A handful of regional hospitals in Windsor-Essex, Chatham-Kent and Sarnia confirm to CTV News they have jointly applied to the fund.
If approved, Erie Shores Health Care is putting a priority on getting more trained Operating Room nurses with the funding.
“Having that staff available is probably one of the biggest factors to having an efficiently run OR from end-to-end,” says Priyanka Philip, the director of outpatient services at Erie Shores Health Care in Leamington.
“Any funding that would potentially flow through this surgical innovation opportunity would allow us to implement that and free up a lot of resources for other procedures,” she says.

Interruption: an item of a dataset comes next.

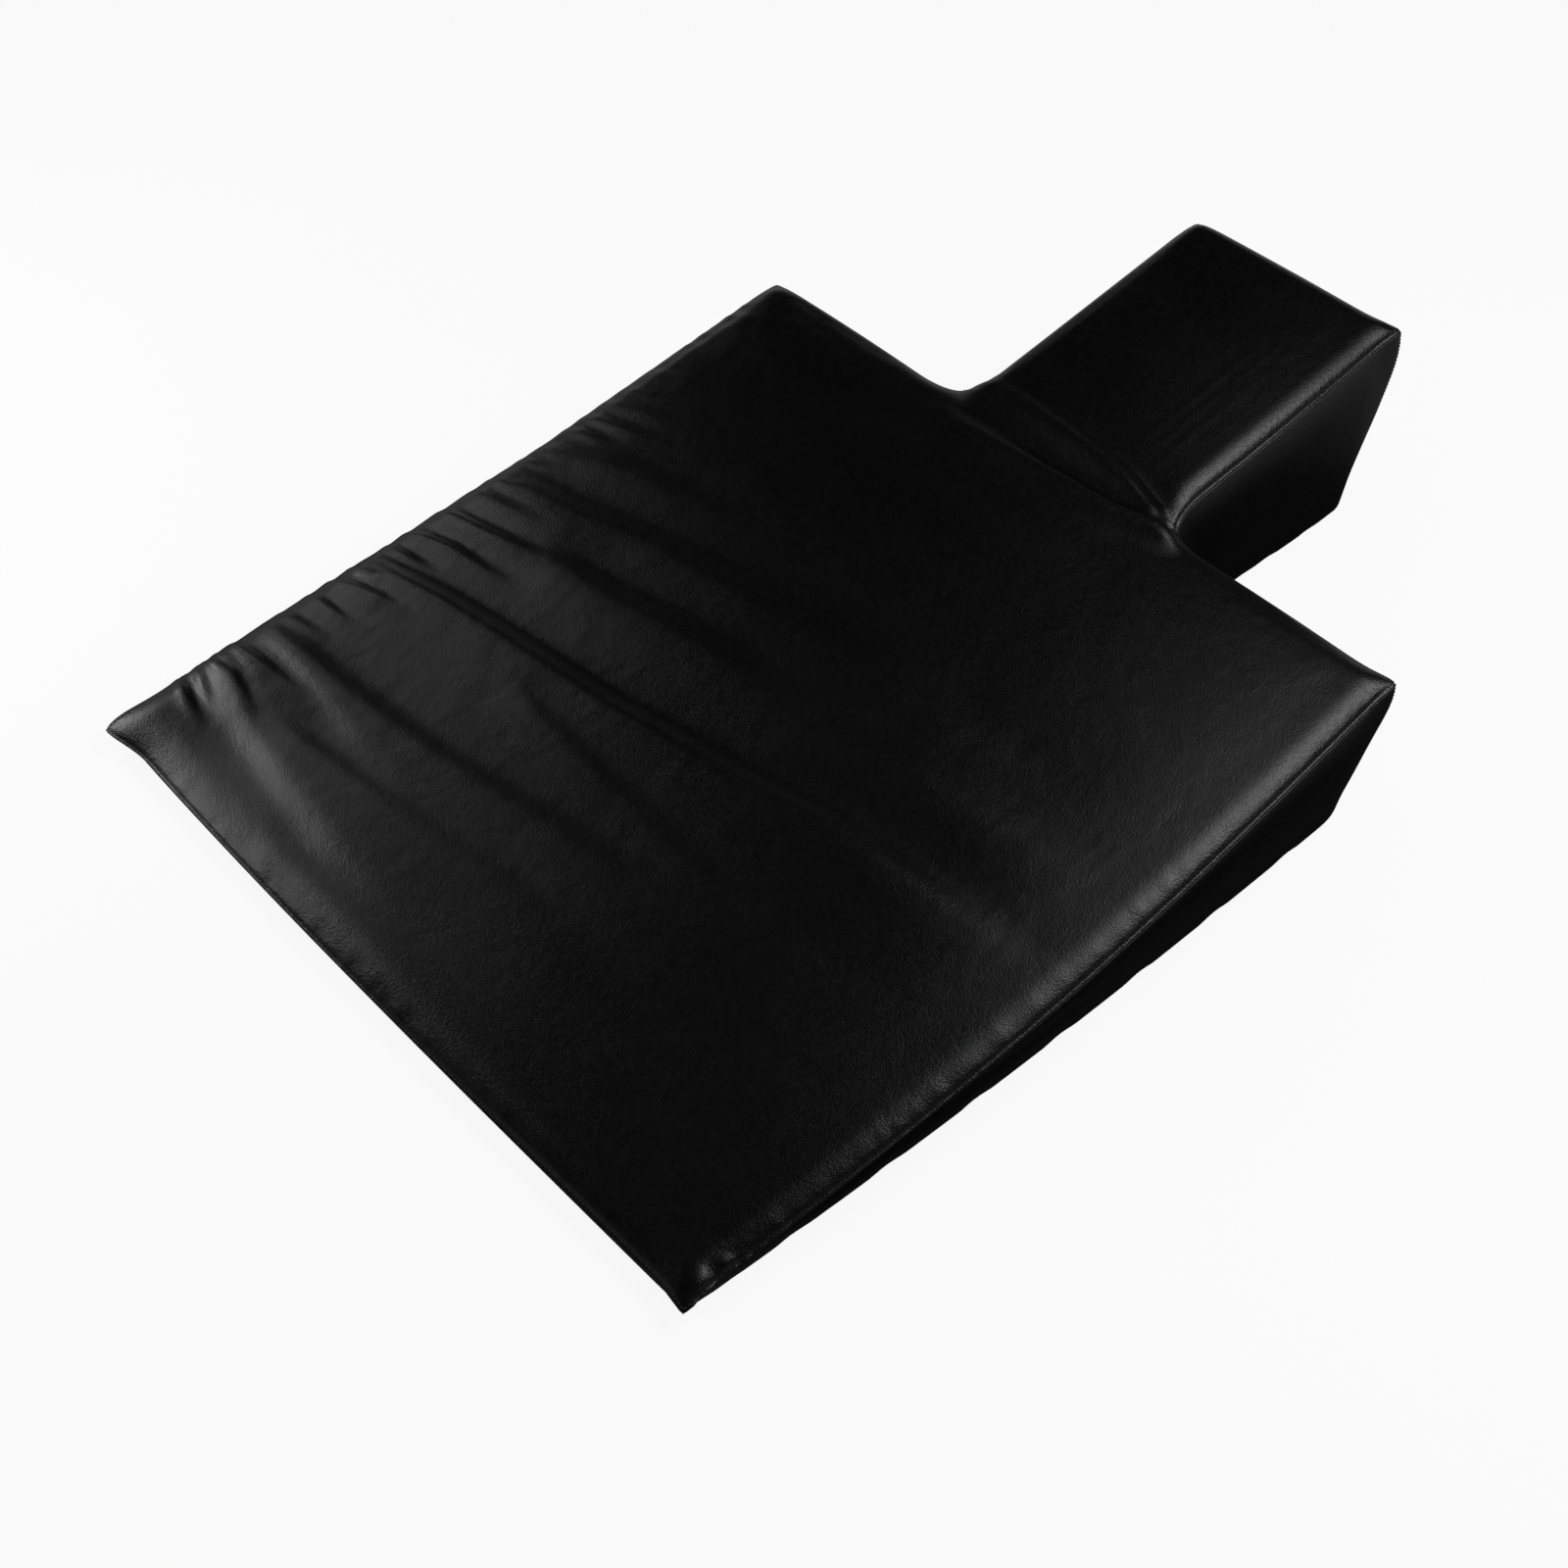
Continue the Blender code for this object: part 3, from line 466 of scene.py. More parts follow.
def shapeCover(piece):
    # moves the straight T block, whose points are cell numbers, to its place on the stuffed cover
    unit = points(piece)
    columns = cover["tongueColumns"] / 2
    inner = halfTongue / columns
    outer = (halfWidth - halfTongue) / cover["shoulderColumns"]
    span = np.abs(unit[:, 0])
    x = np.sign(unit[:, 0]) * np.where(span <= columns, span * inner, halfTongue + (span - columns) * outer)
    wedgeCell = wedgeLength / cover["wedgeCells"]
    tongueCell = cover["tongueLength"] / cover["tongueCells"]
    over = unit[:, 1] - cover["wedgeCells"]
    y = np.where(over <= 0, unit[:, 1] * wedgeCell, wedgeLength + over * tongueCell)
    level = unit[:, 2]

    side = edgeDistances(x, y)[0]
    pushX, pushY = wallPush(x, y, level)
    z = topHeight(x, y) * level
    for name, corner in corners.items():
        near = bell(cornerDistance(x, y, name), corner["reach"] * cover["footSpread"])
        z += cover["footLift"] * corner["foot"] * near * np.maximum(1 - level, 0) ** 2
    wave = sum(high * np.sin(y * 2 * math.pi / long + start) for high, long, start in cover["footWaves"])
    lifted = np.maximum(wave, 0) * (1 - level) * bell(side, cover["waveReach"])
    z += np.where((level < 0.5) & (x > 0), lifted, 0)
    setPoints(piece, np.stack([x + pushX, y + pushY + cover["lowEdge"], z], axis=1))
    keepValues(piece, planX=x, planY=y, level=level)


def panelName(x, y, level):
    # which panel of the cover a middle point of the straight block lies on
    half = cover["tongueColumns"] / 2
    near = 0.01
    side = "right" if x > 0 else "left"
    if level > 1 - tiny:
        return "top_panel"
    if level < tiny:
        return "base_panel"
    if y < near:
        return "front_edge_panel"
    if y > cover["wedgeCells"] + cover["tongueCells"] - near:
        return "headrest_end_panel"
    if abs(abs(x) - half - cover["shoulderColumns"]) < near:
        return side + "_side_panel"
    if abs(y - cover["wedgeCells"]) < near and abs(x) > half + near:
        return side + "_rear_panel"
    return "headrest_" + side + "_panel"


panels = [
    "top_panel", "base_panel", "front_edge_panel", "right_side_panel", "left_side_panel", "right_rear_panel",
    "left_rear_panel", "headrest_right_panel", "headrest_left_panel", "headrest_end_panel",
]


def blankCover():
    # a flat sheet of cells, cut to the T, pulled up into a block, with rows up its walls
    cover["tongueColumns"] = round(cover["tongueWidth"] / cover["cell"])
    cover["shoulderColumns"] = round((halfWidth - halfTongue) / cover["cell"])
    cover["wedgeCells"] = round(wedgeLength / cover["cell"])
    cover["tongueCells"] = round(cover["tongueLength"] / cover["cell"])
    columns = cover["tongueColumns"] + 2 * cover["shoulderColumns"]
    cells = cover["wedgeCells"] + cover["tongueCells"]
    clearSelection()
    bpy.ops.mesh.primitive_grid_add(x_subdivisions=columns, y_subdivisions=cells, size=1)
    piece = bpy.context.object
    piece.name = piece.data.name = "leatherCover"
    bpy.ops.object.mode_set(mode="EDIT")
    bpy.ops.transform.resize(value=(columns, cells, 1), center_override=(0, 0, 0))
    bpy.ops.transform.translate(value=(0, cells / 2, 0))
    leaveEdit()
    half = cover["tongueColumns"] / 2
    pickFaces(piece, lambda face: abs(face.center.x) > half and face.center.y > cover["wedgeCells"])
    bpy.ops.mesh.delete(type="FACE")
    bpy.ops.mesh.select_all(action="SELECT")
    bpy.ops.mesh.extrude_region_move(TRANSFORM_OT_translate={"value": (0, 0, 1)})
    for row in cover["wallRows"]:
        bpy.ops.mesh.select_all(action="SELECT")
        bpy.ops.mesh.bisect(plane_co=(0, 0, row), plane_no=(0, 0, 1))
    faceOut(piece)
    for name in panels:
        piece.data.materials.append(bpy.data.materials.new("pattern " + name))
    chosen = [panels.index(panelName(*face.center)) for face in piece.data.polygons]
    piece.data.polygons.foreach_set("material_index", chosen)
    return piece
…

The funding couldn’t come soon enough for the nearly 10,000 people across Windsor-Essex and Chatham-Kent currently on that wait list for procedures such as colonoscopies, orthopedic procedures like knee and hip work, tonsillectomies, hernias and gallbladder surgeries.
“Yeah, we have free health care, but you may have to wait years to get it,” says Celeste Kurcz, who has been suffering from gallstones for eight months.
“How bad does it have to get? They said unless you have jaundice or an extreme fever, we’re not going to touch you,” says the 34-year-old mother of a 10-month-old.
Since her diagnosis, Kurcz has been back and forth to the ER with regular, prolonged gallbladder attacks.
She believes Ontario’s decision to pause elective surgeries during the third wave of the pandemic is forcing her and others to wait in pain.
Just last week, Kurcz finally got the call from her surgeon and is due to go under the knife at the end of June.
“I’m one of the lucky ones, but still nonetheless, I had to jump through hoops,” she says. “I was getting desperate. I just wanted help.”
Kurcz is thankful for the hard work of frontline medical staff during the pandemic and is more critical of government decision-makers for the prolonged delay in services. She remains hopeful others on the surgery wait list will soon get the help they need.
“We’re failing our people,” she says. “I say I’m frustrated. It’s with the system.”
“It’s been broken for a long time, and I think the pandemic has shed light on that.”